What is being asked:
Copy the data below exactly.

Data segment:
● ● ● ● ●

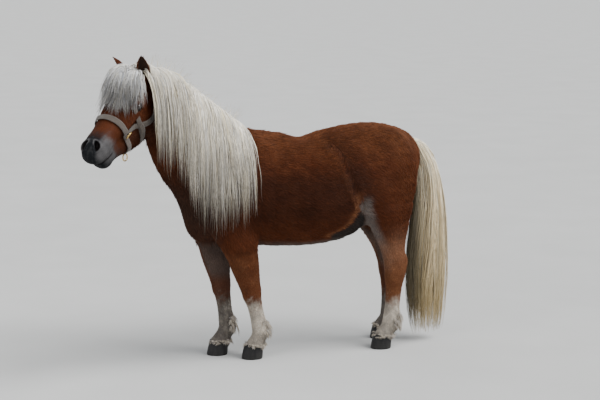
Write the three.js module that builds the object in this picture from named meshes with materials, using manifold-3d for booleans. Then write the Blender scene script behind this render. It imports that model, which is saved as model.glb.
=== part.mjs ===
// A Shetland pony standing still, life size, in millimetres, wearing a webbing headcollar.
// Frame while modelling: +X is the animal's left, +Y runs from nose to tail, +Z is up, the ground is z = 0.
// The flesh is one smooth field of swept ellipses. Each part is the skin of that field inside its own
// region, and the hair is made of flat tapered locks that follow the skin. The last lines centre the box.

import * as THREE from 'three';
import { mergeVertices } from 'three/addons/utils/BufferGeometryUtils.js';
import Module from 'manifold-3d';

const wasm = await Module();
wasm.setup();

// Driving dimensions

const WITHERS = 912; // height of the withers, without the mane
const CROUP = 950; // height of the croup
const BELLY = 450; // height of the belly above the ground
const GAP = 0.35; // space kept between nodes that touch
const SEAT = 0.6; // space kept under hair and straps, where two curved faces lie on each other
const HEAD_TURN = 41; // degrees the face is turned to the animal's left
const HEAD_DROP = 35.5; // degrees the face slopes below level
const POLL = new THREE.Vector3(62, -514, 1130); // middle of the skull between the ears
const EYE = { along: 124, up: 4, out: 60, radius: 18, lid: 3 };
const LIDS = { lens: 27, shift: 17.5, out: 14 }; // two big balls whose shared lens opens the lids
const MOUTH = { along: 330, up: -53, groove: 2.6, reach: 1.85, rise: 5, turns: 16 };
const NOSTRIL = { along: 376, up: 22, out: 30, sizes: [15, 11, 19], turn: [-0.5, -0.95, 0.35] };
const EAR = { along: 6, up: 34, out: 44, length: 100, width: 28, wall: 5 };
const HOOF = { height: 56, sole: [39, 46], lean: 12, slant: 0.3 };
const STRAP = { width: 23, thick: 3.4, lift: 2.6 };
const RING = { radius: 14, wire: 2.5, over: 8 };

const vec = (x, y, z) => new THREE.Vector3(x, y, z);
const radians = THREE.MathUtils.degToRad;
const lerp = THREE.MathUtils.lerp;
const clamp = THREE.MathUtils.clamp;

// Field: each function gives a distance to the skin, below zero inside the flesh

// Rows of numbers with smooth values between them, by a Catmull-Rom curve through every row.
function smoothRows(rows, steps) {
  const made = [];
  const last = rows.length - 1;
  for (let i = 0; i < last; i++) {
    const around = [i - 1, i, i + 1, i + 2].map((n) => rows[clamp(n, 0, last)]);
    for (let s = 0; s < steps; s++) {
      const t = s / steps;
      made.push(rows[i].map((_, k) => {
        const [a, b, c, d] = around.map((row) => row[k]);
        const bend = 2 * a - 5 * b + 4 * c - d;
        const twist = 3 * b - a - 3 * c + d;
        return 0.5 * (2 * b + (c - a) * t + bend * t * t + twist * t * t * t);
      }));
    }
  }
  made.push(rows[last]);
  return made;
}

// An ellipse swept along a smooth line. Each row is [x, y, z, half width, half depth].
// egg narrows the side that the depth axis points to, and widens the other.
function sweep(rows, { lateral = vec(1, 0, 0), steps = 3, egg = 0 } = {}) {
  const stations = smoothRows(rows, steps);
  const links = stations.slice(1).map((to, i) => {
    const from = stations[i];
    const start = vec(...from);
    const along = vec(...to).sub(start);
    const length = along.length();
    const axis = along.clone().divideScalar(length);
    const wide = lateral.clone().addScaledVector(axis, -lateral.dot(axis)).normalize();
    const deep = vec().crossVectors(wide, axis);
    return { start, axis, length, wide, deep, from, to };
  });
  const q = vec();
  return (p) => {
    let best = Infinity;
    for (const { start, axis, length, wide, deep, from, to } of links) {
      q.subVectors(p, start);
      const reach = q.dot(axis);
      const t = clamp(reach / length, 0, 1);
      const past = reach - t * length;
      q.addScaledVector(axis, -t * length);
      const depth = lerp(from[4], to[4], t);
      const v = q.dot(deep) / depth;
      const width = lerp(from[3], to[3], t) * (1 - egg * clamp(v, -1, 1));
      const u = q.dot(wide) / width;
      const w = past / Math.min(width, depth);
      const share = Math.sqrt(u * u + v * v + w * w);
      const d = share < 1e-6 ? -Math.min(width, depth) : q.length() * (1 - 1 / share);
      if (d < best) best = d;
    }
    return best;
  };
}

// An ellipsoid with its own half sizes, turned by Euler angles in degrees.
function ball(centre, sizes, turn = [0, 0, 0]) {
  const back = new THREE.Quaternion().setFromEuler(new THREE.Euler(...turn.map(radians))).invert();
  const q = vec();
  return (p) => {
    q.subVectors(p, centre).applyQuaternion(back);
    const share = Math.sqrt((q.x / sizes[0]) ** 2 + (q.y / sizes[1]) ** 2 + (q.z / sizes[2]) ** 2);
    return share < 1e-6 ? -Math.min(...sizes) : q.length() * (1 - 1 / share);
  };
}

// Two distances joined with a fillet about as wide as blend
function fillet(a, b, blend) {
  const h = Math.max(blend - Math.abs(a - b), 0) / blend;
  return Math.min(a, b) - (h * h * blend) / 4;
}

// The first field with each other one filleted into it.
const joined = (first, others) => (p) => others.reduce(
  (d, [field, blend]) => fillet(d, field(p), blend),
  first(p),
);

// Trunk and neck

const trunk = joined(
  sweep([
    [0, -262, 628, 62, 76],
    [0, -205, 640, 110, 140],
    [0, -85, (WITHERS + BELLY) / 2 - 5.5, 138, 212],
    [0, 60, (WITHERS + BELLY) / 2 - 5, 164, 224],
    [0, 200, (WITHERS + BELLY) / 2 - 8, 187, 226],
    [0, 305, (CROUP + BELLY) / 2 - 6, 186, 230],
    [0, 400, CROUP - 209.5, 170, 205],
    [0, 490, CROUP - 171, 148, 168],
    [0, 585, CROUP - 165, 112, 135],
    [0, 640, CROUP - 160, 66, 82],
  ], { egg: -0.06 }),
  [
    [ball(vec(0, 20, 850), [44, 110, 66]), 60], // withers
    [ball(vec(0, -252, 566), [80, 62, 80]), 50], // breast
    [ball(vec(0, 380, 512), [30, 56, 26], [12, 0, 0]), 24], // sheath
  ],
);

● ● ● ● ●

Exercise output:
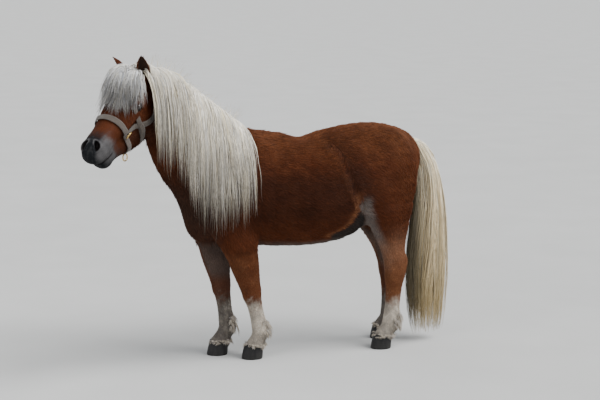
Write the three.js module that builds the object in this picture from named meshes with materials, using manifold-3d for booleans. Then write the Blender scene script behind this render. It imports that model, which is saved as model.glb.
=== part.mjs ===
// A Shetland pony standing still, life size, in millimetres, wearing a webbing headcollar.
// Frame while modelling: +X is the animal's left, +Y runs from nose to tail, +Z is up, the ground is z = 0.
// The flesh is one smooth field of swept ellipses. Each part is the skin of that field inside its own
// region, and the hair is made of flat tapered locks that follow the skin. The last lines centre the box.

import * as THREE from 'three';
import { mergeVertices } from 'three/addons/utils/BufferGeometryUtils.js';
import Module from 'manifold-3d';

const wasm = await Module();
wasm.setup();

// Driving dimensions

const WITHERS = 912; // height of the withers, without the mane
const CROUP = 950; // height of the croup
const BELLY = 450; // height of the belly above the ground
const GAP = 0.35; // space kept between nodes that touch
const SEAT = 0.6; // space kept under hair and straps, where two curved faces lie on each other
const HEAD_TURN = 41; // degrees the face is turned to the animal's left
const HEAD_DROP = 35.5; // degrees the face slopes below level
const POLL = new THREE.Vector3(62, -514, 1130); // middle of the skull between the ears
const EYE = { along: 124, up: 4, out: 60, radius: 18, lid: 3 };
const LIDS = { lens: 27, shift: 17.5, out: 14 }; // two big balls whose shared lens opens the lids
const MOUTH = { along: 330, up: -53, groove: 2.6, reach: 1.85, rise: 5, turns: 16 };
const NOSTRIL = { along: 376, up: 22, out: 30, sizes: [15, 11, 19], turn: [-0.5, -0.95, 0.35] };
const EAR = { along: 6, up: 34, out: 44, length: 100, width: 28, wall: 5 };
const HOOF = { height: 56, sole: [39, 46], lean: 12, slant: 0.3 };
const STRAP = { width: 23, thick: 3.4, lift: 2.6 };
const RING = { radius: 14, wire: 2.5, over: 8 };

const vec = (x, y, z) => new THREE.Vector3(x, y, z);
const radians = THREE.MathUtils.degToRad;
const lerp = THREE.MathUtils.lerp;
const clamp = THREE.MathUtils.clamp;

// Field: each function gives a distance to the skin, below zero inside the flesh

// Rows of numbers with smooth values between them, by a Catmull-Rom curve through every row.
function smoothRows(rows, steps) {
  const made = [];
  const last = rows.length - 1;
  for (let i = 0; i < last; i++) {
    const around = [i - 1, i, i + 1, i + 2].map((n) => rows[clamp(n, 0, last)]);
    for (let s = 0; s < steps; s++) {
      const t = s / steps;
      made.push(rows[i].map((_, k) => {
        const [a, b, c, d] = around.map((row) => row[k]);
        const bend = 2 * a - 5 * b + 4 * c - d;
        const twist = 3 * b - a - 3 * c + d;
        return 0.5 * (2 * b + (c - a) * t + bend * t * t + twist * t * t * t);
      }));
    }
  }
  made.push(rows[last]);
  return made;
}

// An ellipse swept along a smooth line. Each row is [x, y, z, half width, half depth].
// egg narrows the side that the depth axis points to, and widens the other.
function sweep(rows, { lateral = vec(1, 0, 0), steps = 3, egg = 0 } = {}) {
  const stations = smoothRows(rows, steps);
  const links = stations.slice(1).map((to, i) => {
    const from = stations[i];
    const start = vec(...from);
    const along = vec(...to).sub(start);
    const length = along.length();
    const axis = along.clone().divideScalar(length);
    const wide = lateral.clone().addScaledVector(axis, -lateral.dot(axis)).normalize();
    const deep = vec().crossVectors(wide, axis);
    return { start, axis, length, wide, deep, from, to };
  });
  const q = vec();
  return (p) => {
    let best = Infinity;
    for (const { start, axis, length, wide, deep, from, to } of links) {
      q.subVectors(p, start);
      const reach = q.dot(axis);
      const t = clamp(reach / length, 0, 1);
      const past = reach - t * length;
      q.addScaledVector(axis, -t * length);
      const depth = lerp(from[4], to[4], t);
      const v = q.dot(deep) / depth;
      const width = lerp(from[3], to[3], t) * (1 - egg * clamp(v, -1, 1));
      const u = q.dot(wide) / width;
      const w = past / Math.min(width, depth);
      const share = Math.sqrt(u * u + v * v + w * w);
      const d = share < 1e-6 ? -Math.min(width, depth) : q.length() * (1 - 1 / share);
      if (d < best) best = d;
    }
    return best;
  };
}

// An ellipsoid with its own half sizes, turned by Euler angles in degrees.
function ball(centre, sizes, turn = [0, 0, 0]) {
  const back = new THREE.Quaternion().setFromEuler(new THREE.Euler(...turn.map(radians))).invert();
  const q = vec();
  return (p) => {
    q.subVectors(p, centre).applyQuaternion(back);
    const share = Math.sqrt((q.x / sizes[0]) ** 2 + (q.y / sizes[1]) ** 2 + (q.z / sizes[2]) ** 2);
    return share < 1e-6 ? -Math.min(...sizes) : q.length() * (1 - 1 / share);
  };
}

// Two distances joined with a fillet about as wide as blend
function fillet(a, b, blend) {
  const h = Math.max(blend - Math.abs(a - b), 0) / blend;
  return Math.min(a, b) - (h * h * blend) / 4;
}

// The first field with each other one filleted into it.
const joined = (first, others) => (p) => others.reduce(
  (d, [field, blend]) => fillet(d, field(p), blend),
  first(p),
);

// Trunk and neck

const trunk = joined(
  sweep([
    [0, -262, 628, 62, 76],
    [0, -205, 640, 110, 140],
    [0, -85, (WITHERS + BELLY) / 2 - 5.5, 138, 212],
    [0, 60, (WITHERS + BELLY) / 2 - 5, 164, 224],
    [0, 200, (WITHERS + BELLY) / 2 - 8, 187, 226],
    [0, 305, (CROUP + BELLY) / 2 - 6, 186, 230],
    [0, 400, CROUP - 209.5, 170, 205],
    [0, 490, CROUP - 171, 148, 168],
    [0, 585, CROUP - 165, 112, 135],
    [0, 640, CROUP - 160, 66, 82],
  ], { egg: -0.06 }),
  [
    [ball(vec(0, 20, 850), [44, 110, 66]), 60], // withers
    [ball(vec(0, -252, 566), [80, 62, 80]), 50], // breast
    [ball(vec(0, 380, 512), [30, 56, 26], [12, 0, 0]), 24], // sheath
  ],
);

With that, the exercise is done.